The U.S.-led talks to revive the 2015 global nuclear agreement with Iran are stalled, raising prospects of a more unsettled region. The chances are growing that the United States, Israel, or both will feel compelled to take military action to cripple Iran’s nuclear program. Were Tehran to develop nuclear weaponry, Riyadh, its top Arab rival, would likely move quickly to do the same.
Having said that, the U.S.-brokered Abraham Accords of 2020 brought formal diplomatic ties between Israel and the United Arab Emirates, Bahrain, Sudan, and Morocco — and Israel and Saudi Arabia are working ever-more closely together as they seek to thwart Iran’s hegemonic designs. A formal Saudi recognition of Israel, which many experts believe is just a matter of time, could super-charge regional efforts to contain Iran and prompt more Arab-Israeli peacemaking.
So, however painful to acknowledge, a nation with a horrific human rights record is key to our interests in the Middle East. But Riyadh needs us as well to help contain Iran and defend the kingdom.
Privately, Biden should reassure MBS of America’s commitment to prevent Iran from going nuclear, encourage him to formally recognize Israel, prod him to increase oil production at a time of soaring gas prices, and, however uncomfortably, tell him that no U.S. leader can be silent in the face of human rights abuses. Publicly, Biden should make clear that he spoke forcefully with the crown prince about human rights, if only because his failure to do so would undermine U.S. efforts to promote freedom and democracy and dishearten dissidents and activists all around the world.
In-person meetings are important. They give leaders an opportunity to take the measure of one another in ways that neither Zoom nor phones can provide. Personal relations can create personal understandings that advance progress.

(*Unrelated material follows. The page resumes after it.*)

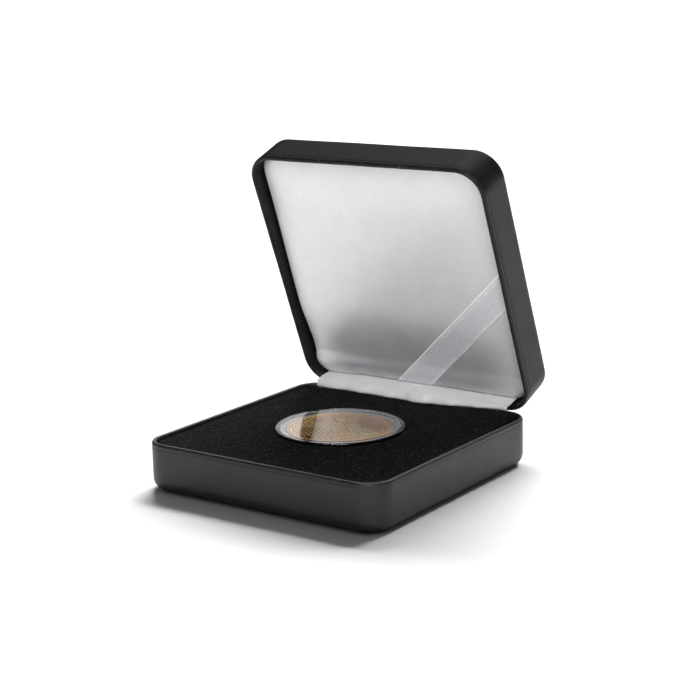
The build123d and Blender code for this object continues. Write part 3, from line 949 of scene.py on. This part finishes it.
def strip_section(x):
    """(y, z) points of the strip at x, from behind the insert, over the hinge, to behind the pad."""
    velvet_y = VELVET_HIGH[1]
    velvet_z = float(velvet_height(np.array([x]), np.array([velvet_y - 0.8]))[0])
    tuck_y = velvet_y + 0.28
    over_hinge = HINGE_Z + 1.75
    crest_z = 0.45 * (velvet_z + 1.3) + 0.55 * over_hinge
    puff = 1.0 * exp(-((x - 3) / 7.0) ** 2) + 0.3 * exp(-((x + 24) / 9.0) ** 2)
    puff += 0.26 * sin(x * 0.55) + 0.08 * sin(x * 1.3 + 1.0)
    sag = 0.45 * sin(x * 0.21 + 0.7) + 0.16 * sin(x * 0.73)
    at_pad_z = CROWN_Z + 2.25 + 0.2 * sin(x * 0.31)
    _, pad_edge_y, pad_edge_z = open_lid([x, pad_back(x) + 0.14, at_pad_z])
    _, tucked_y, tucked_z = open_lid([x, pad_back(x) + 0.16, PAD_REAR_Z - 1.2])
    return [
        (tuck_y + 0.15, velvet_z - 4.0),
        (tuck_y + 0.05, velvet_z - 1.4),
        (tuck_y - 0.3, velvet_z + 0.08),
        (velvet_y - 0.75 - puff, velvet_z + 0.26),
        (velvet_y - 0.95 - puff, velvet_z + 0.8 + 0.2 * sag),
        (velvet_y - 0.2 - 0.75 * puff, crest_z + 0.3 * sag),
        (velvet_y + 1.0 - 0.45 * puff, over_hinge + 0.35 * sag),
        (pad_edge_y - 1.6, pad_edge_z - 0.35 + 0.2 * sag),
        (pad_edge_y, pad_edge_z + 0.05),
        (tucked_y, tucked_z),
    ]


def hinge_strip():
    """The strip's sections side by side, with fine creases; returns the piece and its UVs."""
    xs = np.linspace(STRIP_LEFT, STRIP_RIGHT, 190)
    rows = 44
    grid = np.zeros((len(xs), rows, 3))
    uv = np.zeros((len(xs), rows, 2))
    for i, x in enumerate(xs):
        line, length = polyline(strip_section(x), rows)
        grid[i, :, 0] = x
        grid[i, :, 1:] = line
        uv[i, :, 0] = x
        uv[i, :, 1] = np.linspace(0, length, rows)
    creases = 0.10 * ripple(grid, 4.5, 77)[..., None] + 0.03 * ripple(grid, 1.8, 78)[..., None]
    grid = grid + creases * np.array([0, -0.8, 0.6])
    return cloth_strip("hinge_satin", grid, STRIP_T), uv


strip, strip_uv = hinge_strip()
set_uv(strip, strip_uv)
finish_piece(strip, STRIP_SATIN, "hinge_strip")


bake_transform(strip)


# ---- bow springs
def bow_springs():
    """Two strips of spring steel, flat on the leaves and bent round the pin between the knuckles."""
    low, high = box("hinge_springs")
    width = 5.6
    gap = (high[0] - low[0]) / 2 - width
    r = KNUCKLE_R + 0.1
    reach = 7.0
    line = [(-r, -reach + d) for d in np.linspace(0, reach, 8)[:-1]]
    line += [(-r * cos(t), r * sin(t)) for t in np.linspace(0, OPEN, 12)]
    for d in np.linspace(0, reach, 8)[1:]:
        line.append((-r * cos(OPEN) + d * sin(OPEN), r * sin(OPEN) + d * cos(OPEN)))
    line = np.array(line)
    made = []
    for name, side in (("bow_spring_left", -1), ("bow_spring_right", 1)):
        across = side * (gap + np.linspace(0, width, 7))
        grid = np.zeros((len(across), len(line), 3))
        grid[:, :, 0] = across[:, None]
        grid[:, :, 1] = HINGE_Y + line[:, 0]
        grid[:, :, 2] = HINGE_Z + line[:, 1]
        made.append(cloth_strip(name, grid, 0.2))
    return made


for spring in bow_springs():
    finish_piece(spring, STEEL, "hinge_springs")
    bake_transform(spring)


# ---- the capsule
RING_IN, RING_OUT = 16.45, 18.2
SKIRT_R = 18.35
ROOF_T = 1.7


def rounded_corner(r, z, radius, out_r, up_z, steps=5):
    """Fillet points at the corner (r, z); out_r and up_z are the signs of its two edges' far sides."""
    a = np.linspace(0, pi / 2, steps)
    cr, cz = r + out_r * radius, z + up_z * radius
    return [(cr - out_r * radius * cos(t), cz - up_z * radius * sin(t)) for t in a]


def capsule_lower():
    """Floor and coin ring, every edge softened as moulded."""
    outer, top = TRAY_HIGH[0], TRAY_HIGH[2]
    z0, coin_z = TRAY_LOW[2], COIN_LOW[2]
    floor_z = coin_z - 0.004
    return lathe("clear_lower_half", [
        (0, z0), (6.0, z0), (12.0, z0), (outer - 1.4, z0),
        *rounded_corner(outer, z0, 0.6, -1, 1)[::-1],
        (outer, coin_z - 0.12),
        *rounded_corner(outer, coin_z, 0.1, -1, -1),
        (RING_OUT + 0.15, coin_z), (RING_OUT, coin_z + 0.15), (RING_OUT, top - 0.3),
        *rounded_corner(RING_OUT, top, 0.15, -1, -1),
        *rounded_corner(RING_IN, top, 0.15, 1, -1)[::-1],
        (RING_IN, coin_z + 0.02), (RING_IN - 0.2, floor_z), (12.0, floor_z), (0, floor_z),
    ], 300)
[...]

In meeting with MBS, however, Biden also would be wise to avoid the mistakes of his predecessors.
First, Biden must remain clear-eyed about MBS and not succumb to whatever charm he may display.
Truman succumbed a bit to Stalin’s charm, describing him privately as “honest” and “smart as hell” at the Potsdam conference of 1945 and saying publicly in 1948, “I like old Joe.” Fortunately, that embarrassing flourish didn’t reflect Truman’s tough-minded policies to contain the Soviets.
Second, Biden must not set unreasonable expectations for himself.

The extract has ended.